Tight-binding theory of graphene mechanical properties

Since the atomistic mechanism against monolayer graphene deformations has not been well comprehended, modeling graphene’s mechanical properties is still an open question. The torsional stiffness associated with Gaussian curvature, in particular, is extremely difficult to understand and estimate via either experiments or simulations. In this paper, using the bond-orbital model (BOM) based on the tight-binding (TB) method, we find out that graphene can be model as the Foppl-von Karman plate with four independent mechanical parameters, and present the clear connections between the mechanical parameters and the chemical bonds for the first time.

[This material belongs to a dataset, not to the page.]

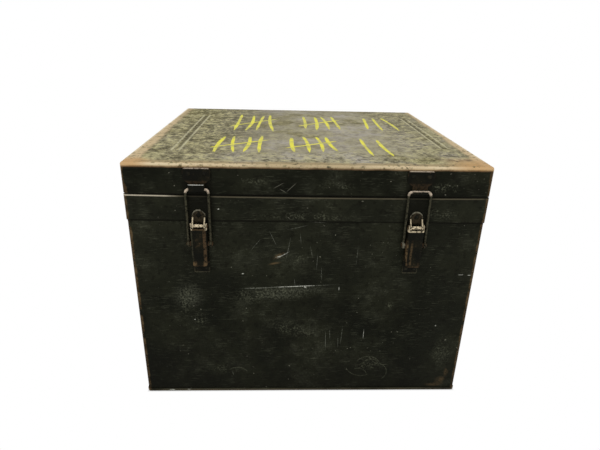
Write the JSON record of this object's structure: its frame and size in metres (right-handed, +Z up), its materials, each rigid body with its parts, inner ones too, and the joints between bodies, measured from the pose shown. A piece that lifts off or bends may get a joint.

Our TB theory reveals that the Gaussian modulus only relies on the torsion of the adjacent $$\pi$$ -orbitals, and elucidates that the independence between out-of-plane and in-plane mechanical parameters comes from the geometrical irrelevance between the bond-formation energy of $$\sigma$$ -bonds and that of $$\pi$$ -bonds. Besides, the constraints on two out-of-plane mechanical parameters are given through the thermodynamic stability requirement: the Gaussian modulus $$k_{G} < 0$$ and the bending modulus $$k_{B} > - k_{G} /2$$ . The mechanical parameters obtained by our TB theory are well agreed with experiments and Quantum calculations.